Exercise prompt:
Retype word for word the lines lying between the line containing "Write part 3" and the line containing "return sheet", together with those two lines themselves, and nothing besides.
+++++
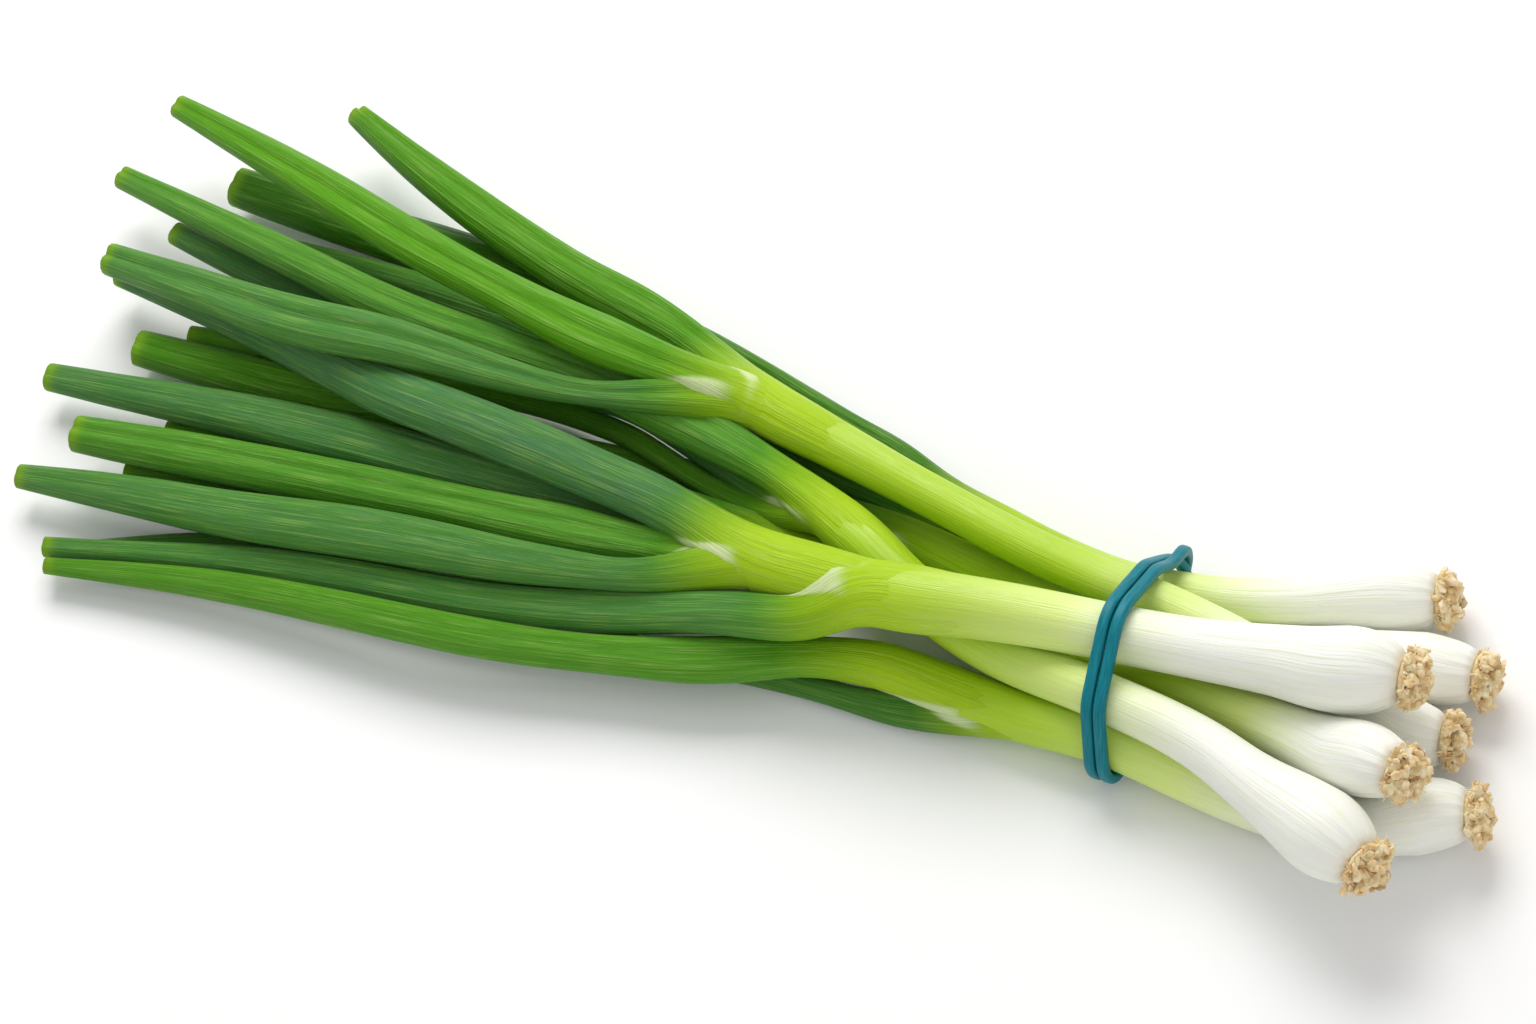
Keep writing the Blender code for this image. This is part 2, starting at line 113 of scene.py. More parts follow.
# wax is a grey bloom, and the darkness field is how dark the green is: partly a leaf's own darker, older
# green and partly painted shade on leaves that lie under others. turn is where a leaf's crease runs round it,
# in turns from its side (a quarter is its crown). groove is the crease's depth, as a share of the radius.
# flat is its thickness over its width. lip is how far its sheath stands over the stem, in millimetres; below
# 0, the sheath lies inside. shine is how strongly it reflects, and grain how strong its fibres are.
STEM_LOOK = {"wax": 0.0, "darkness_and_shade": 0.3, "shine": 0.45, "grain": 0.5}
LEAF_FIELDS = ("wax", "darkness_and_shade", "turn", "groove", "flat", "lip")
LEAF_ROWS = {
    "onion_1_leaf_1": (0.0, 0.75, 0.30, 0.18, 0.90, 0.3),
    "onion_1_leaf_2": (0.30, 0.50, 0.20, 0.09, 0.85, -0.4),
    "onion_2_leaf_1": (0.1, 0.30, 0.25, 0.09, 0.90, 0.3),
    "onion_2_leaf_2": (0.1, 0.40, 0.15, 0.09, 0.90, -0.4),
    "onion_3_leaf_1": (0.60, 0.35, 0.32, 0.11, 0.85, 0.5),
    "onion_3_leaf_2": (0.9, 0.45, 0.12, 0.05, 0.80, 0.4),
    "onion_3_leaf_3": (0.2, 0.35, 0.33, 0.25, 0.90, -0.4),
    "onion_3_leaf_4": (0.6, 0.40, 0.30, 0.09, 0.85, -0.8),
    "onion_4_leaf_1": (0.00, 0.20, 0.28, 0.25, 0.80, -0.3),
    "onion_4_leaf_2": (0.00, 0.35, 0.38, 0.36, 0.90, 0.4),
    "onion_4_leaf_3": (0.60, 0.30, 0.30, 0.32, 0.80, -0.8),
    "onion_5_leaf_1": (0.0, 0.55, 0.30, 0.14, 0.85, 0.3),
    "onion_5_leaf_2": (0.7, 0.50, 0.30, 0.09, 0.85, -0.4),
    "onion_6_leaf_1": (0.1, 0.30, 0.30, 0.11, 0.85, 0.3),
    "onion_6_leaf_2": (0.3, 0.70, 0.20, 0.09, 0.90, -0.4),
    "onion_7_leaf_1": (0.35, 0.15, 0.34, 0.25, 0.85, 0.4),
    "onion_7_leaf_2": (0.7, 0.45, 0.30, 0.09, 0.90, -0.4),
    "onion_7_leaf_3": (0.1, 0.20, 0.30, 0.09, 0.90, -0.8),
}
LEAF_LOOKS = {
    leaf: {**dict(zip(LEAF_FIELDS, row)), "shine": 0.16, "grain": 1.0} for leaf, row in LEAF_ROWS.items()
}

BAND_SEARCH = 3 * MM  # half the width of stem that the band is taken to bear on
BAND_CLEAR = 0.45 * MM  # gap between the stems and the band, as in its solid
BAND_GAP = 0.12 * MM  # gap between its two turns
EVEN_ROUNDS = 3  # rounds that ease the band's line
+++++
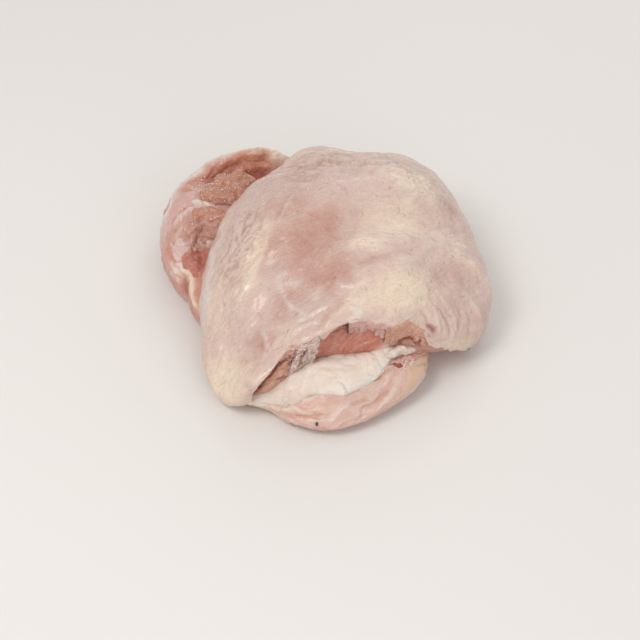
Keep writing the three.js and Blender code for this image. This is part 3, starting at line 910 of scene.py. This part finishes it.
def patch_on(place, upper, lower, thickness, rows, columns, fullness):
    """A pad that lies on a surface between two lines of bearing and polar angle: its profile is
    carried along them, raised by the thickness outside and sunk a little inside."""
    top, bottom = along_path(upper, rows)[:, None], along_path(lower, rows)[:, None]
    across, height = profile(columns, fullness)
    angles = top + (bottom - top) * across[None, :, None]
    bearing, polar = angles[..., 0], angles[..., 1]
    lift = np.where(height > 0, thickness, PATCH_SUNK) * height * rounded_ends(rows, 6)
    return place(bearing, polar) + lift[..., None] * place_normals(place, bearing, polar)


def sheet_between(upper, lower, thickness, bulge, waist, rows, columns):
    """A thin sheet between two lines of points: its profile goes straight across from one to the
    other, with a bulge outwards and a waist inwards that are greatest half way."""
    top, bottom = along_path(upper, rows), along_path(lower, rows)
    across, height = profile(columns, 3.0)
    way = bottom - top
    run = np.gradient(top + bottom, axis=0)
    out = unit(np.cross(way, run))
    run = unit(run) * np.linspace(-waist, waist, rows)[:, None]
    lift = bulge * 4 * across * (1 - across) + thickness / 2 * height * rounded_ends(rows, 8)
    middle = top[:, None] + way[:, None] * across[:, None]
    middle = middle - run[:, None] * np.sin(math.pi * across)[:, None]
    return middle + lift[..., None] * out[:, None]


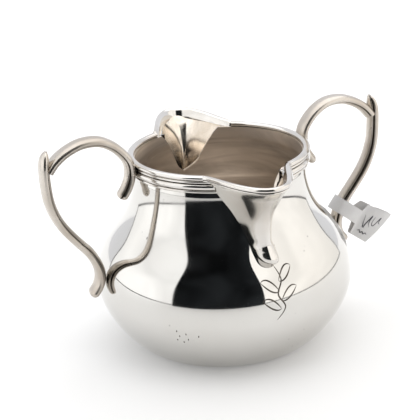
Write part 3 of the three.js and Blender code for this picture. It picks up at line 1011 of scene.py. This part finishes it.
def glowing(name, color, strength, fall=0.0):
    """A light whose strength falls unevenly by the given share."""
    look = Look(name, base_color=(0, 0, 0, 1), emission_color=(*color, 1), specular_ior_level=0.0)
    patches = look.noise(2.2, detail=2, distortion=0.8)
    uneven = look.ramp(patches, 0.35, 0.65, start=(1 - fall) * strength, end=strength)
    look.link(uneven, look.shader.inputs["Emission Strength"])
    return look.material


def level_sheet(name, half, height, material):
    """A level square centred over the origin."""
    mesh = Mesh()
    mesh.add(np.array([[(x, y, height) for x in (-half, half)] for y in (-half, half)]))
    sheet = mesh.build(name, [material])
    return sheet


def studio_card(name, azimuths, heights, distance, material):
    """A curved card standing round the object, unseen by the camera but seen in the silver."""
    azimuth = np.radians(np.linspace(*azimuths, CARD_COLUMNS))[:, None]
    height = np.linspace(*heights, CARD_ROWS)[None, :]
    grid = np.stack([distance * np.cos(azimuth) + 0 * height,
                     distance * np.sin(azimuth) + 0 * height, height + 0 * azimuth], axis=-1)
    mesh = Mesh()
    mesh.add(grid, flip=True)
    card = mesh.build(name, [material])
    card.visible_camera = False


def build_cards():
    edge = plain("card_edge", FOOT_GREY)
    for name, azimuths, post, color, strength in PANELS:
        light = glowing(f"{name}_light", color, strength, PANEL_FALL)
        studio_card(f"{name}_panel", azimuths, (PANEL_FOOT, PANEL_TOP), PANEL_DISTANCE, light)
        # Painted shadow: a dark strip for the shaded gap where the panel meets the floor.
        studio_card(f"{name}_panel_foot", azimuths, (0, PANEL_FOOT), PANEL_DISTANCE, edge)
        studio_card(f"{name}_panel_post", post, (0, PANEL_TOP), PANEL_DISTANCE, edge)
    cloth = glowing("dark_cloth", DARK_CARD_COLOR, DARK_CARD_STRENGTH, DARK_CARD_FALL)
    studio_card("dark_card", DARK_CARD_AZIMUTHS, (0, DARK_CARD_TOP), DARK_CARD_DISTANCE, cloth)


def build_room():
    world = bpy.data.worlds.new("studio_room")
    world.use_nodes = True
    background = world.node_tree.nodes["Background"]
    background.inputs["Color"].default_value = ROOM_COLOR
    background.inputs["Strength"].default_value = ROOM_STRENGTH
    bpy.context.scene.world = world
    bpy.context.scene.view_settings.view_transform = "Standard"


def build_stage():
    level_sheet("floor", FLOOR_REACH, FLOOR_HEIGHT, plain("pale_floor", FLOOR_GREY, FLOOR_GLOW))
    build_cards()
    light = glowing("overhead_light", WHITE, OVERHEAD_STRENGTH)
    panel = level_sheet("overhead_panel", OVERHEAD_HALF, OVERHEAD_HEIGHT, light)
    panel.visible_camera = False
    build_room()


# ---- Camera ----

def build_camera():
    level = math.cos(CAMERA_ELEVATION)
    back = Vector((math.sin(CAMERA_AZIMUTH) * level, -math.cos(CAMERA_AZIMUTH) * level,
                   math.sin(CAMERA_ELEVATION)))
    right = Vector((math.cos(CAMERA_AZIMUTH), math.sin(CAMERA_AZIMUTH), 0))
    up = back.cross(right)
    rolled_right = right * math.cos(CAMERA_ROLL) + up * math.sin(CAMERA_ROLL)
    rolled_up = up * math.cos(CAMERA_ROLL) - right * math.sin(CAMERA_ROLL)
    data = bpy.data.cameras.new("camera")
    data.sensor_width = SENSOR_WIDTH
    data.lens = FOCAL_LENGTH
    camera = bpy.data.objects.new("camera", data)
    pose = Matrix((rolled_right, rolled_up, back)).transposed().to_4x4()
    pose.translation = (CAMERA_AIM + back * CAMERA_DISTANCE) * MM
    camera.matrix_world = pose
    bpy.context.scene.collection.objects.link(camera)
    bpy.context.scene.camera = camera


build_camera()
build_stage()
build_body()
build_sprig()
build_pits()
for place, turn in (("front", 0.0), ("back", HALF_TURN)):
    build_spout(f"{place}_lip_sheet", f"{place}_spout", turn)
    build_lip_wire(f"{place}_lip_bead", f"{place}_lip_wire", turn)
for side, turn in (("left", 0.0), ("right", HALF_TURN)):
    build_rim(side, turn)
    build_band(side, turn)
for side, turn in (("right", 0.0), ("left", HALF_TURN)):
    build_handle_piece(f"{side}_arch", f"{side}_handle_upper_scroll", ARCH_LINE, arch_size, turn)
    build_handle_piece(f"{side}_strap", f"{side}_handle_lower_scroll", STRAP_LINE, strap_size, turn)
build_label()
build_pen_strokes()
+++++
Solution to the exercise:
Write part 3 of the three.js and Blender code for this picture. It picks up at line 1011 of scene.py. This part finishes it.
def glowing(name, color, strength, fall=0.0):
    """A light whose strength falls unevenly by the given share."""
    look = Look(name, base_color=(0, 0, 0, 1), emission_color=(*color, 1), specular_ior_level=0.0)
    patches = look.noise(2.2, detail=2, distortion=0.8)
    uneven = look.ramp(patches, 0.35, 0.65, start=(1 - fall) * strength, end=strength)
    look.link(uneven, look.shader.inputs["Emission Strength"])
    return look.material


def level_sheet(name, half, height, material):
    """A level square centred over the origin."""
    mesh = Mesh()
    mesh.add(np.array([[(x, y, height) for x in (-half, half)] for y in (-half, half)]))
    sheet = mesh.build(name, [material])
    return sheet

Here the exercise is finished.